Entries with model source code

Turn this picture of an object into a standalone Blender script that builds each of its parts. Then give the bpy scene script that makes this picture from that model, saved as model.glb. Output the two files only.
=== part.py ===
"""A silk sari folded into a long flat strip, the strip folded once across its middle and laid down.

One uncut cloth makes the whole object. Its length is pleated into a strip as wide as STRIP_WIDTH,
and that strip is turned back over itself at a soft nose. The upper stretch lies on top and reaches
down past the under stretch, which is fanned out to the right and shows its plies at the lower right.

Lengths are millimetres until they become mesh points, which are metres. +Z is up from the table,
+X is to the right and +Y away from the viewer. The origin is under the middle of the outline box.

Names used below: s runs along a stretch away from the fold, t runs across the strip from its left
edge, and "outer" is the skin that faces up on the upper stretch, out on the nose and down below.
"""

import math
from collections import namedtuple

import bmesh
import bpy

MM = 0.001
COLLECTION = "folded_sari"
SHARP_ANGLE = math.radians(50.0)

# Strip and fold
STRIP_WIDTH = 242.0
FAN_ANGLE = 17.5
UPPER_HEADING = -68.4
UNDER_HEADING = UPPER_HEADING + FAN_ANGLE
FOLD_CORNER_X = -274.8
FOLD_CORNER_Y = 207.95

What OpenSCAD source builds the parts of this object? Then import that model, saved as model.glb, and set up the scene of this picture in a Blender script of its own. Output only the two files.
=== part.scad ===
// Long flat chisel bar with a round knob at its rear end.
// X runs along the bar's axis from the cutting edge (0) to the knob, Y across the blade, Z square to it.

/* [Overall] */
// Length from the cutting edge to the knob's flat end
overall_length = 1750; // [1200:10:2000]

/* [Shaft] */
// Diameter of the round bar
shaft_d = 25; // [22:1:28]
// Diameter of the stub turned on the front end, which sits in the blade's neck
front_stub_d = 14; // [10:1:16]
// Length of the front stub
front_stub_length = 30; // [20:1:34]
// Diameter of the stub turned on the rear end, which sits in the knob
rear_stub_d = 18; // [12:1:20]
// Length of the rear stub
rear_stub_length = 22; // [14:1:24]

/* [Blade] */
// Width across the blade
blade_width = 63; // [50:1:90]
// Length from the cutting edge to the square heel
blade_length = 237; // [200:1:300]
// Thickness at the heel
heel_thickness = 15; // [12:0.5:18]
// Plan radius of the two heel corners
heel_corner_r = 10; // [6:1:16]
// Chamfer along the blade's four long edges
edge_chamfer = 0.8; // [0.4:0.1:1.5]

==

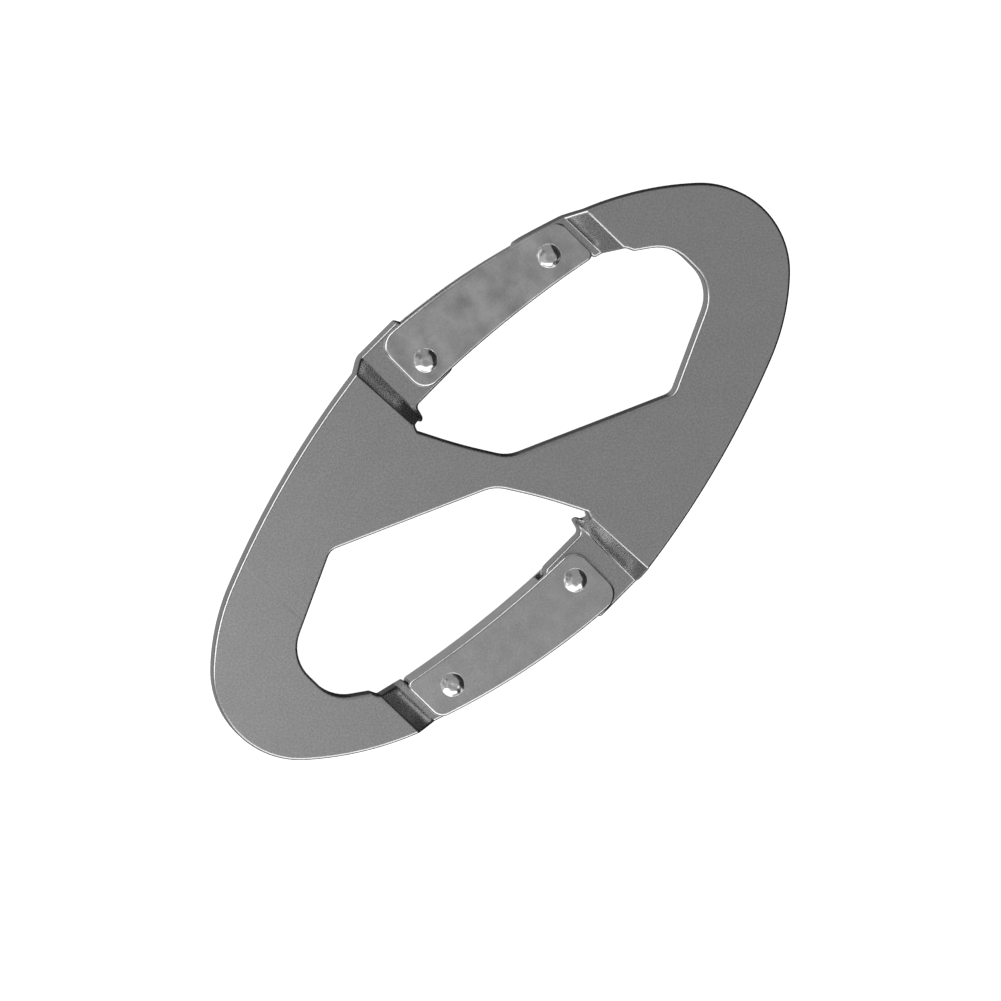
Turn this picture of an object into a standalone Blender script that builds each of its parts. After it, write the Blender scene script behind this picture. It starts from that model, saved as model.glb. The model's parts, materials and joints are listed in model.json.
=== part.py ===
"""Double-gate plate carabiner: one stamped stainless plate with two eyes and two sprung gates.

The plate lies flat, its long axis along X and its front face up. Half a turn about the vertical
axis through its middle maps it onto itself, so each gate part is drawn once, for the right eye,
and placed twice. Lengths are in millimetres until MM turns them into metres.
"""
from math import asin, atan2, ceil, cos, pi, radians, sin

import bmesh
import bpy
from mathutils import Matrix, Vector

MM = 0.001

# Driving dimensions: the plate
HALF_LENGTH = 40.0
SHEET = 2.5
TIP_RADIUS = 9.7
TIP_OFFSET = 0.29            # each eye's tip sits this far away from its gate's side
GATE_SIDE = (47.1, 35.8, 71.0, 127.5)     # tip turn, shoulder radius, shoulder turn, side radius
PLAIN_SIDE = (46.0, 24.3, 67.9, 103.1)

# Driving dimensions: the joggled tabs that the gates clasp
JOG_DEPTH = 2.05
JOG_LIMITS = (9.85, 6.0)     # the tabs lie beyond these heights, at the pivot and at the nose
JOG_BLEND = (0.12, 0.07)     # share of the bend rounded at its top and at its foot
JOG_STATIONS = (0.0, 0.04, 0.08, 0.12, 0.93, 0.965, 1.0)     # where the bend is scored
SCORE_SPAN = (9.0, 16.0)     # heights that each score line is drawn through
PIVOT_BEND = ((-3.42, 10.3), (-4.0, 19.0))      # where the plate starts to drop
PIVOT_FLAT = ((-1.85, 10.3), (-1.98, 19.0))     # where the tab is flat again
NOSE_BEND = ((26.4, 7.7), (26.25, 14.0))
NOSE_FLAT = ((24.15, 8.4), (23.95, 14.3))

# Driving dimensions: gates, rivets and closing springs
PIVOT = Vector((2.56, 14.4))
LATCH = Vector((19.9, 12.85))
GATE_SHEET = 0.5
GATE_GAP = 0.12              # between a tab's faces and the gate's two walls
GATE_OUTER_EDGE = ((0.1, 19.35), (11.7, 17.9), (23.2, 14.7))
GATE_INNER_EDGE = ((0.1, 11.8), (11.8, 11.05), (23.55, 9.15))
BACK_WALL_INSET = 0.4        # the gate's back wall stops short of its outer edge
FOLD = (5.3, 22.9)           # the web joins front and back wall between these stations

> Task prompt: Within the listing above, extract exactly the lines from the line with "listed in model.json." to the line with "PLAIN_SIDE = (46.0, 24.3, 67.9, 103.1)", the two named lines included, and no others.

> Response to the task:
Turn this picture of an object into a standalone Blender script that builds each of its parts. After it, write the Blender scene script behind this picture. It starts from that model, saved as model.glb. The model's parts, materials and joints are listed in model.json.
=== part.py ===
"""Double-gate plate carabiner: one stamped stainless plate with two eyes and two sprung gates.

The plate lies flat, its long axis along X and its front face up. Half a turn about the vertical
axis through its middle maps it onto itself, so each gate part is drawn once, for the right eye,
and placed twice. Lengths are in millimetres until MM turns them into metres.
"""
from math import asin, atan2, ceil, cos, pi, radians, sin

import bmesh
import bpy
from mathutils import Matrix, Vector

MM = 0.001

# Driving dimensions: the plate
HALF_LENGTH = 40.0
SHEET = 2.5
TIP_RADIUS = 9.7
TIP_OFFSET = 0.29            # each eye's tip sits this far away from its gate's side
GATE_SIDE = (47.1, 35.8, 71.0, 127.5)     # tip turn, shoulder radius, shoulder turn, side radius
PLAIN_SIDE = (46.0, 24.3, 67.9, 103.1)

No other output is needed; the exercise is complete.